■ Required task
Repeat the lines of the data that follow, please, starting at the first and stopping after the one with "import numpy as np".
Start Supplied data
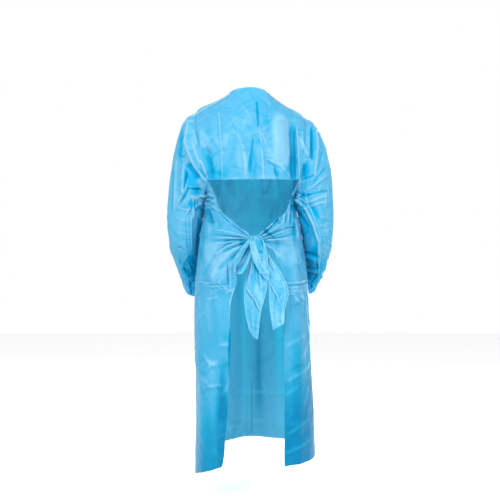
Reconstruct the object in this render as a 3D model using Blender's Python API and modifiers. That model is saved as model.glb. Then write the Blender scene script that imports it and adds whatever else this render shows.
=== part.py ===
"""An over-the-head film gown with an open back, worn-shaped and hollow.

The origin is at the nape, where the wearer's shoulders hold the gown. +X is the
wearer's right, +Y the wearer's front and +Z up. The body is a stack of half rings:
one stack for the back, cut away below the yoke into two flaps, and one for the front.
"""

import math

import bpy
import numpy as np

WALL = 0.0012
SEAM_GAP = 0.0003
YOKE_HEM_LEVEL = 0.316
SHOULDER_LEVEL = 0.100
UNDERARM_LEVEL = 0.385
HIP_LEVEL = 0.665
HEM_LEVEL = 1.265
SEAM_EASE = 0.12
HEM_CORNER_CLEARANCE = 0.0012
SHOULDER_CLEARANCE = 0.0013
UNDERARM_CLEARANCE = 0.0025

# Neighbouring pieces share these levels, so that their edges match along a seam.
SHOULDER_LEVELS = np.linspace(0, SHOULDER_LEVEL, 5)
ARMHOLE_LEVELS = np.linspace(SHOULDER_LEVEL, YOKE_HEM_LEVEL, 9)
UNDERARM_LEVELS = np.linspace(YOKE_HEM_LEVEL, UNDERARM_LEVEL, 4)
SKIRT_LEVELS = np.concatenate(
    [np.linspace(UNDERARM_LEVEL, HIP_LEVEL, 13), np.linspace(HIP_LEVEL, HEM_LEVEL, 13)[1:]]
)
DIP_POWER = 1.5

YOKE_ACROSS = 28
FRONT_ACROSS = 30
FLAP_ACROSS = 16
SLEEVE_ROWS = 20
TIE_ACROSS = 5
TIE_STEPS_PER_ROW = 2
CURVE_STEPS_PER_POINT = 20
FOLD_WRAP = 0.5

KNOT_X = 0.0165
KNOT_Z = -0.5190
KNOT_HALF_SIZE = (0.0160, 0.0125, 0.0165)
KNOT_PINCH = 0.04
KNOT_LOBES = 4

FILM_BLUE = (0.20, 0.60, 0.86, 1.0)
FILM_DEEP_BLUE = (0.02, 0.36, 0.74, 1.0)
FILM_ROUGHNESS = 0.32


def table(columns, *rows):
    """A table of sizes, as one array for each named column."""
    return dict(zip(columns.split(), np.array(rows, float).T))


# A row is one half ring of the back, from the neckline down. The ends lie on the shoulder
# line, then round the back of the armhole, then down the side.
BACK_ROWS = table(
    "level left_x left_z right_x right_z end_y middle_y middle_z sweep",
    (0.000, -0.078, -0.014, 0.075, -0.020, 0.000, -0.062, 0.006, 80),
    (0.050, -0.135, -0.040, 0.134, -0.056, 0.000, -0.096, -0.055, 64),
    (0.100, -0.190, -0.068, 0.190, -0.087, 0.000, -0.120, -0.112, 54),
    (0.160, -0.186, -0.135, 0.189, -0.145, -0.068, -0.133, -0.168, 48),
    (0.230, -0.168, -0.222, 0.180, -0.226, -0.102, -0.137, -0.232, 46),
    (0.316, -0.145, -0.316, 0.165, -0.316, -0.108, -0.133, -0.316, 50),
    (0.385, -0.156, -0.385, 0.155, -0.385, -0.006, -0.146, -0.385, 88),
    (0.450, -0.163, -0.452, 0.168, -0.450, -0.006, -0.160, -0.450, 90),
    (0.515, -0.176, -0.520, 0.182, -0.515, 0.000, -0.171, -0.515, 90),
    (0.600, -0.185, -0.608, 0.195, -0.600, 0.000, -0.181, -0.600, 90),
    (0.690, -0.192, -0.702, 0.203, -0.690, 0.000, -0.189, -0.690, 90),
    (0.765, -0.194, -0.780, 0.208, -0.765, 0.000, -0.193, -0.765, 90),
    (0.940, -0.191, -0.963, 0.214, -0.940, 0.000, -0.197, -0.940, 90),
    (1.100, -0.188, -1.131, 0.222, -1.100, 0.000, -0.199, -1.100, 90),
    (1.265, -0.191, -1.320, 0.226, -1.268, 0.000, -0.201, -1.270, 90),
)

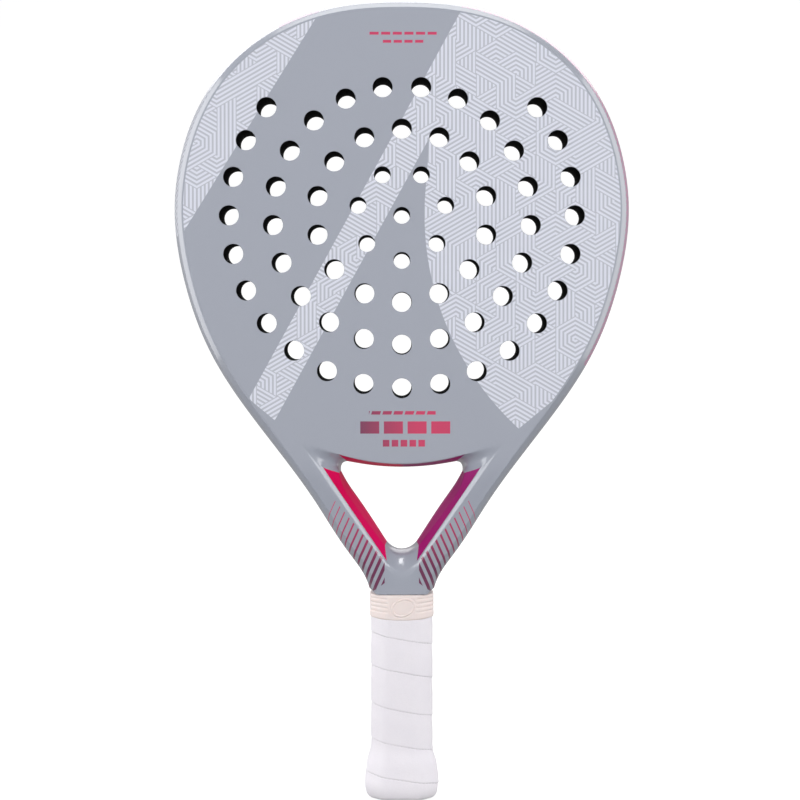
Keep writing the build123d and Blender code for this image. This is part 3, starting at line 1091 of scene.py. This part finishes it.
End Supplied data
■ Solution to this problem
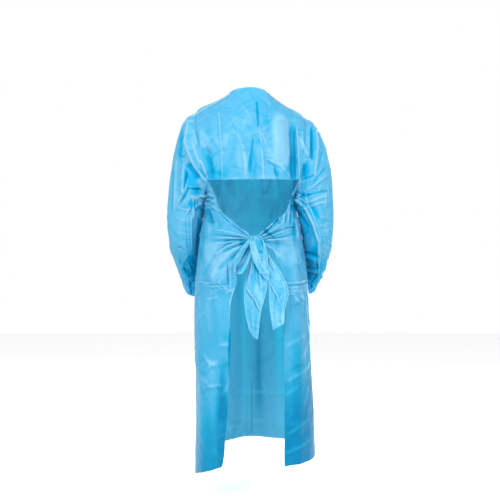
Reconstruct the object in this render as a 3D model using Blender's Python API and modifiers. That model is saved as model.glb. Then write the Blender scene script that imports it and adds whatever else this render shows.
=== part.py ===
"""An over-the-head film gown with an open back, worn-shaped and hollow.

The origin is at the nape, where the wearer's shoulders hold the gown. +X is the
wearer's right, +Y the wearer's front and +Z up. The body is a stack of half rings:
one stack for the back, cut away below the yoke into two flaps, and one for the front.
"""

import math

import bpy
import numpy as np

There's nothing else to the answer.